Intervention de Laure Darcos

Réunion du jeudi 29 juin 2023 à 9h05
Office parlementaire d'évaluation des choix scientifiques et technologiques

Laure Darcos, sénatrice, rapporteure :

Comme pour le reste de la recherche française en biologie-santé, on observe depuis quelques années un déclassement de la recherche française en oncologie, sous-financée par rapport aux meilleurs standards internationaux. Pour les essais cliniques, malgré de récentes améliorations, l'attractivité française continue de souffrir de délais de mise en place perçus comme trop longs. La France continue cependant de participer à un nombre important d'études interventionnelles en oncologie et se place au 3e rang mondial sur ce critère.

Concernant l'accessibilité aux médicaments, le dispositif d'accès précoce permet aux patients français de bénéficier de manière anticipée – c'est-à-dire avant même leur mise sur le marché – de traitements considérés comme particulièrement innovants. Toutefois, l'Observatoire sociétal des cancers fait valoir qu'il existe d'importantes inégalités dans l'accès aux traitements, dont les plus innovants, accentuant de ce fait les inégalités de santé sociales et géographiques existantes. On peut également souligner des difficultés d'accès à certains tests diagnostiques, qui empêchent l'utilisation de médicaments personnalisés, et les pénuries qui affectent certains médicaments essentiels.

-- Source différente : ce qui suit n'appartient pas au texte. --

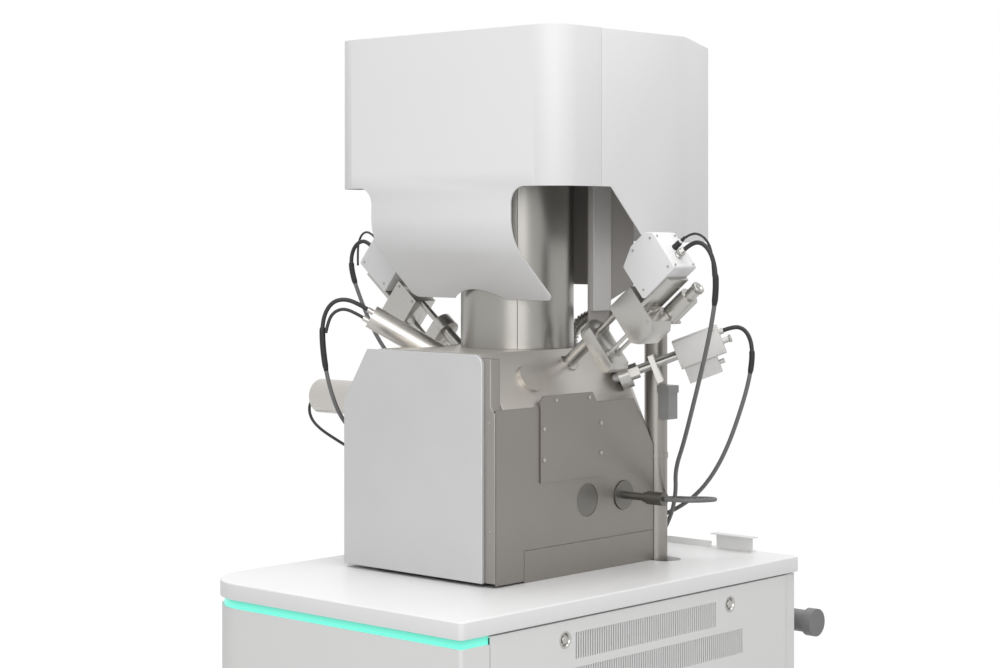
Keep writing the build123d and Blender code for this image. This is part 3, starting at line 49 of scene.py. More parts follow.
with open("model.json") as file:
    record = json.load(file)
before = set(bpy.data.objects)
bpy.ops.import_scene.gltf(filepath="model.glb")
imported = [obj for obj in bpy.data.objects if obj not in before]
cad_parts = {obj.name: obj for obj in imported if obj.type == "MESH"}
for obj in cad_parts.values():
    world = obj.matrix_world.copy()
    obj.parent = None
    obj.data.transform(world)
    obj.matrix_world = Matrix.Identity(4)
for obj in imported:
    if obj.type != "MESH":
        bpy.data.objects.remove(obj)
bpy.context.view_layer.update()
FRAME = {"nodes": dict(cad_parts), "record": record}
NODES = FRAME["nodes"]
BODY_OF = {node: body for body, nodes in FRAME["record"]["behaviour"]["bodies"].items() for node in nodes}
MM = 0.001
TABLE_LOW, TABLE_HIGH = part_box("tabletop")
TABLE_ORIGIN = Vector(((TABLE_LOW.x + TABLE_HIGH.x) / 2, (TABLE_LOW.y + TABLE_HIGH.y) / 2, TABLE_HIGH.z))

# Camera, worked out from the perspective of the table and the head in the photograph
CAMERA_PLACE = (2985.3, -3290.3, 705.2)
CAMERA_TURN = math.radians(42.42)
CAMERA_LENS = 76.39
CAMERA_SENSOR = 36
CAMERA_SHIFT_Y = -0.1045


def table_point(x, y, z):
    """A point given in millimetres from the middle of the table top, in the model's frame."""
    return TABLE_ORIGIN + Vector((x, y, z)) * MM


def linear(red, green, blue):
    """Colour values of 0 to 255, as seen, turned into linear light."""
    parts = []
    for value in (red, green, blue):
        share = value / 255
        parts.append(share / 12.92 if share <= 0.04045 else ((share + 0.055) / 1.055) ** 2.4)
    return tuple(parts)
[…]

Plusieurs des personnes auditionnées ont estimé que la doctrine de la Haute Autorité de santé (HAS) à l'égard de certains nouveaux traitements était inadaptée. S'il est évidemment indispensable de conserver une exigence de qualité quant à l'examen des nouvelles thérapies, les modalités d'évaluation doivent pouvoir prendre en compte les spécificités liées à ces nouveaux traitements. Quelques témoignages aberrants ont montré le décalage par rapport à la temporalité de la HAS.

Enfin, le prix de ces traitements est souvent bien supérieur à celui des traitements actuels, en raison des efforts de R&D nécessaires, de coûts de production parfois élevés et de marchés plus restreints dans le cas de traitements personnalisés. À l'avenir, cette tendance est susceptible d'avoir un impact sur l'équilibre financier de notre système de protection sociale et d'interroger l'équité d'accès aux meilleurs traitements disponibles.

J'en viens donc à nos neuf recommandations :

- soutenir financièrement le développement de traitements innovants en France, de la recherche fondamentale au développement industriel, et encourager la mise en place de partenariats public-privé ;

- renforcer le rôle de programmation et de coordination de l'Institut national du cancer (INCa) pour la recherche en oncologie et s'en servir de modèle pour simplifier l'organisation de la recherche publique en biologie-santé ;

- développer la disponibilité des tests diagnostiques, indispensables pour la médecine de précision, et permettre leur remboursement ;

- accroître le nombre de plateformes de génomique, en développant la relation public-privé ;

- permettre une mise en place plus rapide des essais cliniques, de façon à augmenter l'attractivité française pour la recherche, en offrant notamment de nouveaux moyens aux Comités de protection des personnes (CPP) ;

- inviter la Haute Autorité de santé (HAS) à adapter ses modèles d'évaluation pour les traitements innovants ;

- accroître le nombre de conseillers en génétique, de bio-informaticiens et d'attachés de recherche clinique en milieu hospitalier en faisant appel à des acteurs d'origine scientifique ;

- réformer l'Objectif national des dépenses d'assurance maladie (ONDAM) pour permettre une gestion pluriannuelle des dépenses de médicaments innovants ;

- associer autant que possible aux décisions les chercheurs, associations de patients, médecins et industriels.